WHAT YOU WILL DO: Repeat each line of the material exactly.

++++++++++

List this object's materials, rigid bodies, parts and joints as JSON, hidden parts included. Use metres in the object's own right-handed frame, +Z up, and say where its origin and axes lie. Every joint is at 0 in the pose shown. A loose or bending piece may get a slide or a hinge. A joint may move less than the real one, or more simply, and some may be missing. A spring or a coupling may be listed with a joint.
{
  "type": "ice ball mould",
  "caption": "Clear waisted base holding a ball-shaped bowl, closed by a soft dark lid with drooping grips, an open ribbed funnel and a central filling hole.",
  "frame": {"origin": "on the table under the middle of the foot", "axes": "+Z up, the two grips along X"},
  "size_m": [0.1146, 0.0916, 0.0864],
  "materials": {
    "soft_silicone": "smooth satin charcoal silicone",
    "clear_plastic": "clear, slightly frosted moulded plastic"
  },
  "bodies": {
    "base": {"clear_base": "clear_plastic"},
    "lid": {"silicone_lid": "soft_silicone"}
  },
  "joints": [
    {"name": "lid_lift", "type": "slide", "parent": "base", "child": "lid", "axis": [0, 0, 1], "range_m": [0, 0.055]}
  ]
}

++++++++++

EXERCISE RESPONSE:
List this object's materials, rigid bodies, parts and joints as JSON, hidden parts included. Use metres in the object's own right-handed frame, +Z up, and say where its origin and axes lie. Every joint is at 0 in the pose shown. A loose or bending piece may get a slide or a hinge. A joint may move less than the real one, or more simply, and some may be missing. A spring or a coupling may be listed with a joint.
{
  "type": "ice ball mould",
  "caption": "Clear waisted base holding a ball-shaped bowl, closed by a soft dark lid with drooping grips, an open ribbed funnel and a central filling hole.",
  "frame": {"origin": "on the table under the middle of the foot", "axes": "+Z up, the two grips along X"},
  "size_m": [0.1146, 0.0916, 0.0864],
  "materials": {
    "soft_silicone": "smooth satin charcoal silicone",
    "clear_plastic": "clear, slightly frosted moulded plastic"
  },
  "bodies": {
    "base": {"clear_base": "clear_plastic"},
    "lid": {"silicone_lid": "soft_silicone"}
  },
  "joints": [
    {"name": "lid_lift", "type": "slide", "parent": "base", "child": "lid", "axis": [0, 0, 1], "range_m": [0, 0.055]}
  ]
}